EUR/USD faced high volatility yesterday, fluctuating within a wide 1.08940–1.10090 range as growing concerns over the potential US recession triggered a sell-off in the US Dollar Index (DXY).

Following the release of weaker-than-expected US jobs report last Friday, which showed unemployment rising to a 2.5-year high, investors started anticipating more rate cuts by the Federal Reserve (Fed) later this year.

They now price in a 73% probability of a 50-basis point (bps) cut in September, whereas the European Central Bank (ECB) is only expected to deliver a 25-bps rate reduction next month.

Despite a fundamental divergence in monetary policy expectations between the Fed and the ECB, the bullish impulse in EUR/USD weakened by Monday evening, and the pair closed the day below the critical 1.09650 level.

However, the sharp reversal of Monday's move doesn't indicate calmness in the market, and more volatility may be ahead.

EUR/USD was falling during the Asian and early European trading sessions. Two economic reports could influence EUR/USD today: German industrial orders at 6:00 a.m. UTC and the eurozone retail sales at 9:00 a.m. UTC.

Although neither of the reports is critically important, they might still add to the volatility, given how jumpy the financial markets have become lately.

Strong readings could strengthen the EUR/USD. Conversely, weak figures could exacerbate concerns about the eurozone growth, exerting downward pressure on the pair.

Bullish Momentum in Canadian Dollar has Weakened

Yesterday, USD/CAD rose and touched the 1.39500 resistance level, but then the bullish momentum weakened, and the pair lost 0.33%.

The outlook for Canadian manufacturing activity remains challenging, increasing the probability that the Bank of Canada (BOC) may continue its rate reduction cycle.

The Canadian Manufacturing Purchasing Managers' Index (PMI) fell towards 47.8 in July—the most significant PMI contraction since December.

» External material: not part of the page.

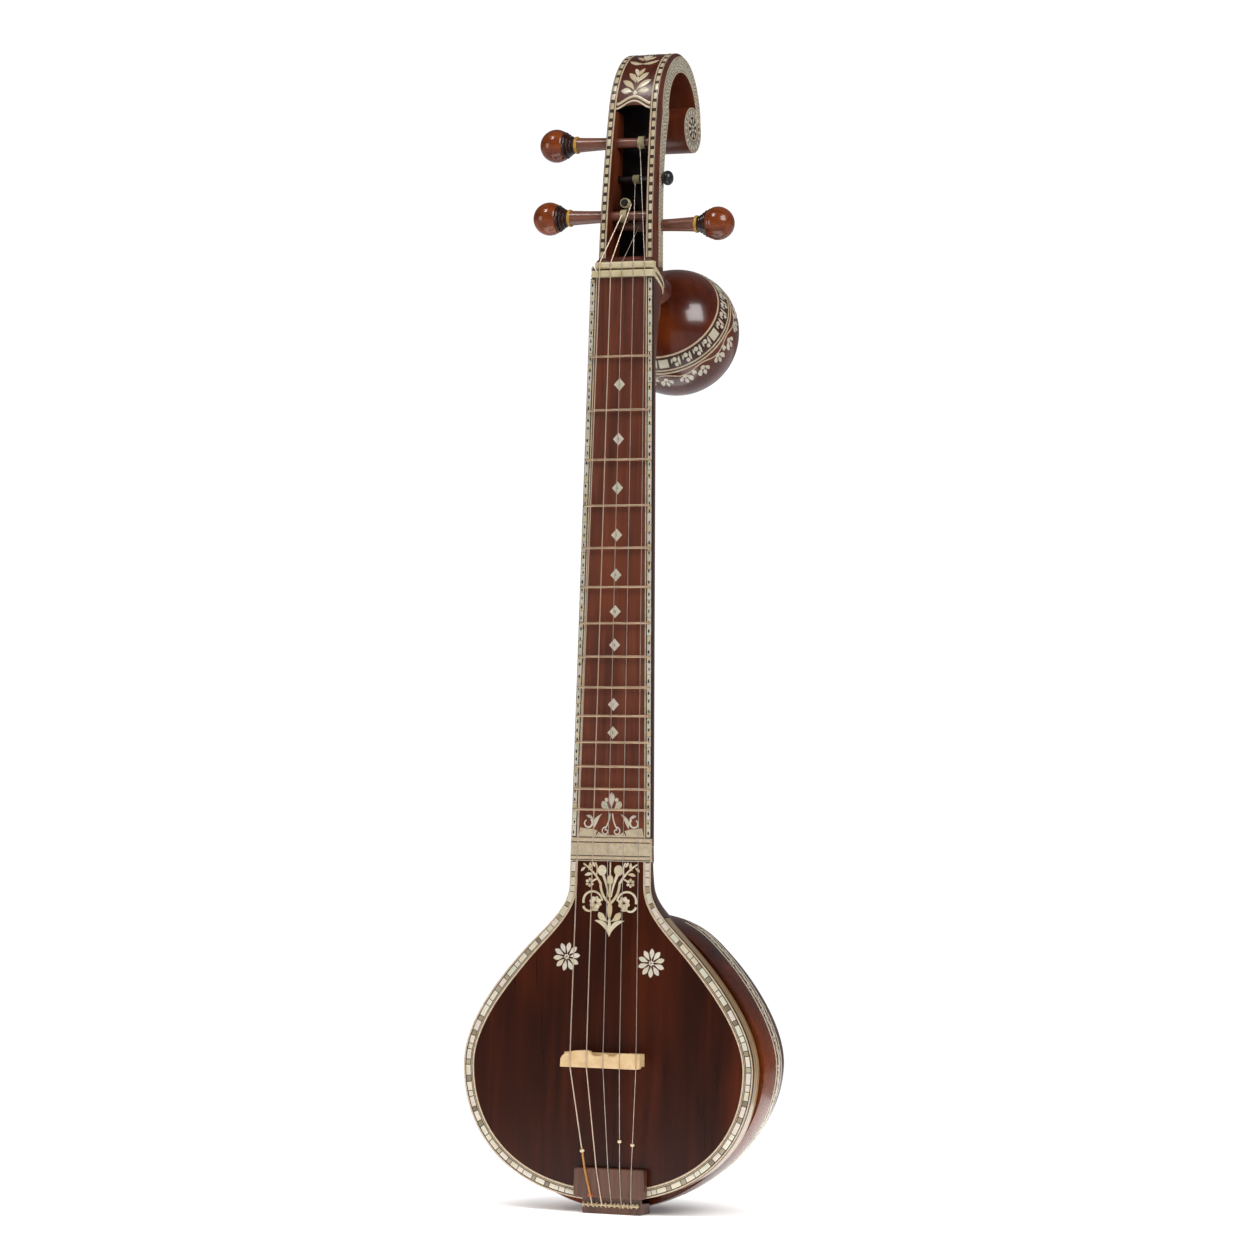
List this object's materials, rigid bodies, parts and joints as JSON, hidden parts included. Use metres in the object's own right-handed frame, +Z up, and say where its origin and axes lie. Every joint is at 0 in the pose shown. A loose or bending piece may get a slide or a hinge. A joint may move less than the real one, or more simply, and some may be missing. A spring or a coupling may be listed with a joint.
{
  "type": "sitar",
  "caption": "Small upright long-necked lute with a gourd body, an inlaid soundboard, a fretted neck, a scrolled peg box with turning pegs, and a second gourd behind the neck.",
  "frame": {"origin": "in the plane of the soundboard, on the centre line, at the flat bottom of the tail block", "axes": "+Z up the neck, +X to the right as seen by someone facing the soundboard, +Y to the back, towards the gourd"},
  "size_m": [0.328, 0.243, 1.197],
  "materials": {
    "soundboard_wood": "gloss",
    "gourd_shell": "gloss",
    "neck_wood": "gloss",
    "head_wood": "gloss",
    "peg_wood": "gloss",
    "tail_wood": "satin",
    "ebony": "satin",
    "mosaic_inlay": "gloss",
    "rim_bands": "gloss",
    "ivory_plastic": "gloss",
    "ring_yellow": "gloss",
    "bridge_bone": "satin",
    "bead": "satin",
    "fret_brass": "polished",
    "string_bronze": "polished",
    "string_steel": "polished",
    "string_turns": "polished"
  },
  "bodies": {
    "root": {"soundboard": "soundboard_wood", "soundboard_binding": "mosaic_inlay", "rim": "rim_bands", "gourd_bowl": "gourd_shell", "heel_block": "gourd_shell", "neck": "neck_wood", "fingerboard": "neck_wood", "neck_border_left": "mosaic_inlay", "neck_border_right": "mosaic_inlay", "joint_plate": "ivory_plastic", "fret_01": "fret_brass", "fret_02": "fret_brass", "fret_03": "fret_brass", "fret_04": "fret_brass", "fret_05": "fret_brass", "fret_06": "fret_brass", "fret_07": "fret_brass", "fret_08": "fret_brass", "fret_09": "fret_brass", "fret_10": "fret_brass", "fret_11": "fret_brass", "fret_12": "fret_brass", "fret_13": "fret_brass", "fret_14": "fret_brass", "nut": "ivory_plastic", "string_guide": "ivory_plastic", "peg_box_and_scroll": "head_wood", "string_1": "string_bronze", "string_2": "string_bronze", "string_3": "string_steel", "string_4": "string_steel", "string_5": "string_steel", "bridge_plate": "bridge_bone", "bridge_base": "bridge_bone", "tail_block": "tail_wood", "anchor_rod": "fret_brass", "gourd_stem": "neck_wood", "gourd_screw": "string_steel"},
    "peg_upper_left": {"peg_upper_left": "peg_wood", "peg_upper_left_ring": "ring_yellow", "winding_5": "string_turns"},
    "peg_lower_left": {"peg_lower_left": "peg_wood", "peg_lower_left_ring": "ring_yellow", "winding_1": "string_turns"},
    "peg_lower_right": {"peg_lower_right": "peg_wood", "peg_lower_right_ring": "ring_yellow", "winding_3": "string_turns"},
    "peg_short_right": {"peg_short_right": "ebony", "winding_4": "string_turns"},
    "peg_rear": {"peg_rear": "ebony", "winding_2": "string_turns"},
    "tuning_bead_1": {"tuning_bead_1": "bead"},
    "tuning_bead_4": {"tuning_bead_4": "bead"},
    "tuning_bead_5": {"tuning_bead_5": "bead"},
    "upper_gourd": {"upper_gourd": "gourd_shell"}
  },
  "joints": [
    {"name": "peg_upper_left_turn", "type": "hinge", "parent": "root", "child": "peg_upper_left", "pos_m": [0, 0.032, 1.097], "axis": [-1, 0, 0], "continuous": true},
    {"name": "peg_lower_left_turn", "type": "hinge", "parent": "root", "child": "peg_lower_left", "pos_m": [0, 0.025, 1.02], "axis": [-1, 0, 0], "continuous": true},
    {"name": "peg_lower_right_turn", "type": "hinge", "parent": "root", "child": "peg_lower_right", "pos_m": [0, 0.0375, 1.011], "axis": [1, 0, 0], "continuous": true},
    {"name": "peg_short_right_turn", "type": "hinge", "parent": "root", "child": "peg_short_right", "pos_m": [0, 0.038, 1.06], "axis": [1, 0, 0], "continuous": true},
    {"name": "peg_rear_turn", "type": "hinge", "parent": "root", "child": "peg_rear", "pos_m": [-0.006, 0, 1.033], "axis": [0, 1, 0], "continuous": true},
    {"name": "tuning_bead_1_slide", "type": "slide", "parent": "root", "child": "tuning_bead_1", "axis": [-0.1375, -0.0892, 0.9865], "range_m": [-0.012, 0.03]},
    {"name": "tuning_bead_4_slide", "type": "slide", "parent": "root", "child": "tuning_bead_4", "axis": [0.0134, -0.09, 0.9959], "range_m": [-0.012, 0.03]},
    {"name": "tuning_bead_5_slide", "type": "slide", "parent": "root", "child": "tuning_bead_5", "axis": [0.064, -0.0898, 0.9939], "range_m": [-0.012, 0.03]},
    {"name": "upper_gourd_turn", "type": "hinge", "parent": "root", "child": "upper_gourd", "pos_m": [0, 0.156, 0.914], "axis": [0, -0.866, 0.5], "continuous": true}
  ]
}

The indicator has been declining for 15 months due to decreased output and new orders amid inflation concerns. Additionally, preliminary data indicated that the Canadian Gross Domestic Product (GDP) growth rate was only 0.1% in June, following a 0.2% rise in May.

Last week's lower-than-anticipated US employment data and disappointing earnings reports from major technology companies triggered a global sell-off in stock markets and high-yield currencies.

On Monday, the withdrawal from riskier assets took an unexpected turn, with stock markets plunging as concerns about a potential US recession intensified. The economists from Harris Financial Group anticipate that such sales will soon end.

Meanwhile, US central bank officials opposed the idea that the weaker-than-expected July employment data hinted at a recession. Still, they warned that the Federal Reserve (Fed) may need to lower interest rates to prevent such a scenario.

Traders now anticipate a 109-basis-point (bps) reduction in interest rates this year from the Fed, with a 75% probability of a 50-bps decrease in September, according to the CME FedWatch tool.

"Despite these developments, we maintain a degree of caution and do not expect any overreaction from central bankers", says Christian Scherrmann, US economist at DWS group.

USD/CAD has attempted to recover some losses during Asian and early European trading sessions. Today's Canadian Trade Balance report will come out at 12:30 p.m. UTC. The market expects a trade deficit of $2,000 (CAD) million in June.

If the actual number exceeds expectations, it will support the Canadian dollar (CAD), while a lower-than-expected reading could exert downward pressure on the currency.